* [What you should do]:
Your task is to repeat only the lines from the one with "for name, make" through the one with "a plain studio.", exactly as they stand, both ends included.

* [Data shown]:
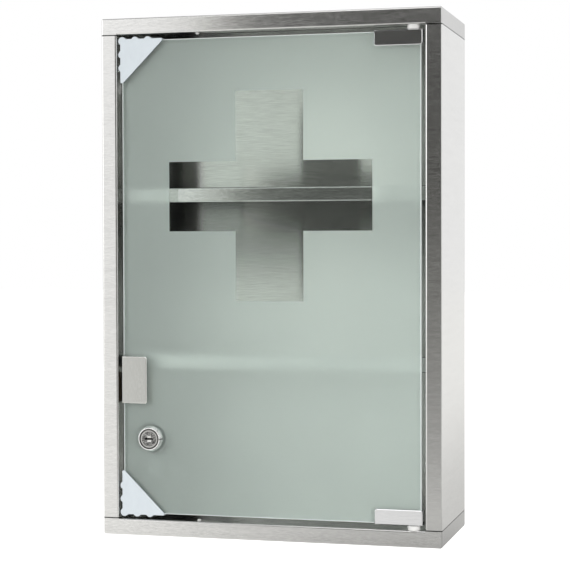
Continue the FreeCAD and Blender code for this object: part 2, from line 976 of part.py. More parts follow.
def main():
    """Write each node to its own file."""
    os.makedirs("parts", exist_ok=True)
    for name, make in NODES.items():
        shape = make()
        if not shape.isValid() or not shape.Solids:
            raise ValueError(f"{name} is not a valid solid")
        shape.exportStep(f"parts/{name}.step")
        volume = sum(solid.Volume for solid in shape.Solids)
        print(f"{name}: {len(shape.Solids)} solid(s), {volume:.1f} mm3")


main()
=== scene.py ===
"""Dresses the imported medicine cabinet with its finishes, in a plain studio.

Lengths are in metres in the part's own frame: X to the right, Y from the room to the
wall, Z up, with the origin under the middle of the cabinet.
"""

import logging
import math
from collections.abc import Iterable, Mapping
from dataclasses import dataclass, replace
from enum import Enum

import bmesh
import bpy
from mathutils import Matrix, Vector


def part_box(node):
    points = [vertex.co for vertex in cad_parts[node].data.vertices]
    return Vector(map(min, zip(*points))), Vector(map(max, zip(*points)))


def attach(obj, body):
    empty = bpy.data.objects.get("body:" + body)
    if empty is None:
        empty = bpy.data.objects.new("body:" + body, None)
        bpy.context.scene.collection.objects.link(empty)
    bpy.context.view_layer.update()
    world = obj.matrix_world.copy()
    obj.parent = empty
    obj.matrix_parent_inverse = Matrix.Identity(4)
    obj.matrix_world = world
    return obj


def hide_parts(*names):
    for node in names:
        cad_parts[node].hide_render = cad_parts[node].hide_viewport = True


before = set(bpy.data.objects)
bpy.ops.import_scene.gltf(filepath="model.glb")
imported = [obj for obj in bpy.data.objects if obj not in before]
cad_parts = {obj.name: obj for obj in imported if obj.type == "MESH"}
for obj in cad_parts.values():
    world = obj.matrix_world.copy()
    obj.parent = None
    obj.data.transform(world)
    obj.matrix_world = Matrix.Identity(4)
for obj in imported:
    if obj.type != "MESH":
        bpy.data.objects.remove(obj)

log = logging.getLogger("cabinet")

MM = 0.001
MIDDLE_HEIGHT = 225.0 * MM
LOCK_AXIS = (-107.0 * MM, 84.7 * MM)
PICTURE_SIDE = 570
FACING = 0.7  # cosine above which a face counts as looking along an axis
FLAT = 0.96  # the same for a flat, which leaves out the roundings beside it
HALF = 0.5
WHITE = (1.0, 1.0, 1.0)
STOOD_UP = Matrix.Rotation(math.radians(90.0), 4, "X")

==

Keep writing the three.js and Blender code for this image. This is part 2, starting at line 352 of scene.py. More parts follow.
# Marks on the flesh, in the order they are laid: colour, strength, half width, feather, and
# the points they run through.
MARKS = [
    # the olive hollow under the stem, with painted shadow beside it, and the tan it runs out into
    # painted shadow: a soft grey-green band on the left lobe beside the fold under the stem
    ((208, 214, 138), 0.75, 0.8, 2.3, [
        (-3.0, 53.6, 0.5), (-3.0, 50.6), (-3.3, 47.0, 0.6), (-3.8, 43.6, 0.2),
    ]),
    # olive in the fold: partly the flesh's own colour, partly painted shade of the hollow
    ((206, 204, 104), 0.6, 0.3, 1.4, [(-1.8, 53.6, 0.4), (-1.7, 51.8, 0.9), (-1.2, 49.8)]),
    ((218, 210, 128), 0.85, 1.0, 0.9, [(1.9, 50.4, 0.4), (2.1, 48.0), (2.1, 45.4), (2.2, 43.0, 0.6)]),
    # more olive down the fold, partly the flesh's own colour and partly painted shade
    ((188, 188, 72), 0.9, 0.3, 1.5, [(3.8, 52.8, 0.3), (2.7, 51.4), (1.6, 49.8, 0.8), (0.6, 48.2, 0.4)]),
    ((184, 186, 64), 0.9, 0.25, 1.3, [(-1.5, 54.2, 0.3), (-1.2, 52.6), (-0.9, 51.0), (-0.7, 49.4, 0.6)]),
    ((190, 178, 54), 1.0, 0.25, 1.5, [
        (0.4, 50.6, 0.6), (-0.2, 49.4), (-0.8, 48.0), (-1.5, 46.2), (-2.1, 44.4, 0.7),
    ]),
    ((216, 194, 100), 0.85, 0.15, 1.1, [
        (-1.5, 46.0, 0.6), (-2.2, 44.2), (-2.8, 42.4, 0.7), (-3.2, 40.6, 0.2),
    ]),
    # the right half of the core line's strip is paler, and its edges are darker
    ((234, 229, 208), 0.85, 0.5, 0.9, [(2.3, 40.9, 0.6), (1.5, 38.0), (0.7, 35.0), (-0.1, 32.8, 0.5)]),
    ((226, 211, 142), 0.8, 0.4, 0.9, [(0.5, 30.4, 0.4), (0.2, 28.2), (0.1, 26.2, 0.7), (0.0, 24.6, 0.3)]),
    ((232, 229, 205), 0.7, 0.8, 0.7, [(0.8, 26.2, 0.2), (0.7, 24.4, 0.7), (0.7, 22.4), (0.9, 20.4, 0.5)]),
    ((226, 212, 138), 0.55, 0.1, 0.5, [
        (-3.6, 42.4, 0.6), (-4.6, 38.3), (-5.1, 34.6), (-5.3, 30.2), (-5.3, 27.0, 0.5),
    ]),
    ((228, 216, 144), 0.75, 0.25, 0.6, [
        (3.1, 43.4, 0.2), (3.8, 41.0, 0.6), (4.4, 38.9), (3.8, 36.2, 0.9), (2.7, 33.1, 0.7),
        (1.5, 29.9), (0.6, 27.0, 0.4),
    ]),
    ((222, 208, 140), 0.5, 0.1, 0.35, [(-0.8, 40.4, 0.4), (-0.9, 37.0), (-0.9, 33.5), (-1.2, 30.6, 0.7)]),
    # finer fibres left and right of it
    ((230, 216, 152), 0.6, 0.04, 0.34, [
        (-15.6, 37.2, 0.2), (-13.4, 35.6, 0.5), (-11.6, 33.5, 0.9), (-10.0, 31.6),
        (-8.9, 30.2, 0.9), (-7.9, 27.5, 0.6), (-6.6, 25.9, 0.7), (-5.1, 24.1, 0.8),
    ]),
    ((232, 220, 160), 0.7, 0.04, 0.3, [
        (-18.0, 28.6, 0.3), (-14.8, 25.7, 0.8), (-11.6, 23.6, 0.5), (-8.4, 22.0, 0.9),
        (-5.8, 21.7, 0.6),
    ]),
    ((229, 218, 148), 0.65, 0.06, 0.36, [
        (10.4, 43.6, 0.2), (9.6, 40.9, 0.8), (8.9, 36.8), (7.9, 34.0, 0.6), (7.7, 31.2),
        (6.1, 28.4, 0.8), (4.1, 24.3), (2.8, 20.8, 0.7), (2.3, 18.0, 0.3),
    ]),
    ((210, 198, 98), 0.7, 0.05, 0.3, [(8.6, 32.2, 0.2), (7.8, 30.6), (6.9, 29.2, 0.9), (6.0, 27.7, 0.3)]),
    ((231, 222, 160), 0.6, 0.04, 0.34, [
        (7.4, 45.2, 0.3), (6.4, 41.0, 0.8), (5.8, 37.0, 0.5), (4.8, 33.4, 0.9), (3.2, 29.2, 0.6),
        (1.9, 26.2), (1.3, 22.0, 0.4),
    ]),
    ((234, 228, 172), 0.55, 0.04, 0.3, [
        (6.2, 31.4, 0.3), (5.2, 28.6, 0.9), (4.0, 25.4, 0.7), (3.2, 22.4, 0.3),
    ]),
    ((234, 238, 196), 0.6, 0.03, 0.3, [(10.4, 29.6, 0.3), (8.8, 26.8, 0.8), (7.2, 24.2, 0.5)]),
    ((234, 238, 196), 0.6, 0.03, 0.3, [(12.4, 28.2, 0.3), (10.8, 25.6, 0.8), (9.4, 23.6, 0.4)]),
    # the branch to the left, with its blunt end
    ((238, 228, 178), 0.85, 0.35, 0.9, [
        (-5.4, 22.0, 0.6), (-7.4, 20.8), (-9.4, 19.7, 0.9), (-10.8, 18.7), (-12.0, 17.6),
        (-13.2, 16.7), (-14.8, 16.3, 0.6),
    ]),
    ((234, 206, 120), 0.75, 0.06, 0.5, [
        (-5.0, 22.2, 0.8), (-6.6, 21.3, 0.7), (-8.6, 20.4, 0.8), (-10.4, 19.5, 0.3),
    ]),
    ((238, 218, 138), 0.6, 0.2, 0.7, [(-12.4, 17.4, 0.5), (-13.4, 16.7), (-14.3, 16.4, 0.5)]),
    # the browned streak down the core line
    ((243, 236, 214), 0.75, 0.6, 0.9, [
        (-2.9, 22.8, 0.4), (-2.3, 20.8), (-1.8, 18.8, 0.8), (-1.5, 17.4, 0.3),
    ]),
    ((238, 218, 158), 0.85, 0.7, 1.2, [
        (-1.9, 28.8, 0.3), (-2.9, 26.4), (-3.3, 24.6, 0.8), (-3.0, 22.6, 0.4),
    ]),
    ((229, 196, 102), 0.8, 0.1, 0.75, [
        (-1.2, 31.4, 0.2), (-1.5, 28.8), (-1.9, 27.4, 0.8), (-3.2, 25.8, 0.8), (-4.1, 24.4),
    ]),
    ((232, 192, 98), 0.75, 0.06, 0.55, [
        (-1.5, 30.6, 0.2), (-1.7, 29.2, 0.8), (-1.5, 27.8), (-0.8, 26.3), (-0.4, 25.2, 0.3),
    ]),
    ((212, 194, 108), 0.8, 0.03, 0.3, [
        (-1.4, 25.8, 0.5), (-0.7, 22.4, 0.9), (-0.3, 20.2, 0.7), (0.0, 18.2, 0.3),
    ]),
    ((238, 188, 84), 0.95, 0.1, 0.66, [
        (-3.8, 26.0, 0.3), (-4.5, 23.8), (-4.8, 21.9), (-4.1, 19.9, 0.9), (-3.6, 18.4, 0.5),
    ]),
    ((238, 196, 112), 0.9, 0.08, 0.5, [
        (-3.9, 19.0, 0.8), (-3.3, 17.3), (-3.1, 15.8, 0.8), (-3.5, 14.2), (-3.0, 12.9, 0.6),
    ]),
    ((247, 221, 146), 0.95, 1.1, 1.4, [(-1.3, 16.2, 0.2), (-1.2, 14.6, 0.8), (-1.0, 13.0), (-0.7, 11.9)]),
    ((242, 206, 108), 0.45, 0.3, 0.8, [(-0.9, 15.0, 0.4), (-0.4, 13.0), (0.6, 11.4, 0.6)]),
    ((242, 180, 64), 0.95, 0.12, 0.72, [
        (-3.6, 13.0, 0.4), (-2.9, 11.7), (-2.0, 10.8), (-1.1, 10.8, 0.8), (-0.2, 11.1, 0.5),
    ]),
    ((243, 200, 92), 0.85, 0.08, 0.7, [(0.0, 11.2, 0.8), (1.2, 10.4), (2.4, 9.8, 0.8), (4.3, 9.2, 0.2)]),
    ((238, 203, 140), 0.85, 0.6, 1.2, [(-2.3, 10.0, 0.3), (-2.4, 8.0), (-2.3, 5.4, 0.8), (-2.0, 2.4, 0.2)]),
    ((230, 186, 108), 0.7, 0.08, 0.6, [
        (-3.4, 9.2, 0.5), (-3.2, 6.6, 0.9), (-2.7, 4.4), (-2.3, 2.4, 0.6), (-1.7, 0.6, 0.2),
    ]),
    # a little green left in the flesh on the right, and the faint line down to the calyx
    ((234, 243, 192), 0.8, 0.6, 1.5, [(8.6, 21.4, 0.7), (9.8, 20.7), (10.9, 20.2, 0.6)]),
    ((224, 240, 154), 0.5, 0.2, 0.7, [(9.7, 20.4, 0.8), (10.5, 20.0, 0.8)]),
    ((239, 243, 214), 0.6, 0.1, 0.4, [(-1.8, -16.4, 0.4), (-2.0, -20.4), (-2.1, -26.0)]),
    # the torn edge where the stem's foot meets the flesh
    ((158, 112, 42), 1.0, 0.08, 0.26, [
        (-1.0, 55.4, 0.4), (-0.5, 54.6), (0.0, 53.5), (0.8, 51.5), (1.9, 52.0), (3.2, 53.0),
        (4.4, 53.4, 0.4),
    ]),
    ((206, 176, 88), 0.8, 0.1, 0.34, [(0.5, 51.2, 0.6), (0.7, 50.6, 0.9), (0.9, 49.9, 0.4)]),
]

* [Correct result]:
    for name, make in NODES.items():
        shape = make()
        if not shape.isValid() or not shape.Solids:
            raise ValueError(f"{name} is not a valid solid")
        shape.exportStep(f"parts/{name}.step")
        volume = sum(solid.Volume for solid in shape.Solids)
        print(f"{name}: {len(shape.Solids)} solid(s), {volume:.1f} mm3")


main()
=== scene.py ===
"""Dresses the imported medicine cabinet with its finishes, in a plain studio.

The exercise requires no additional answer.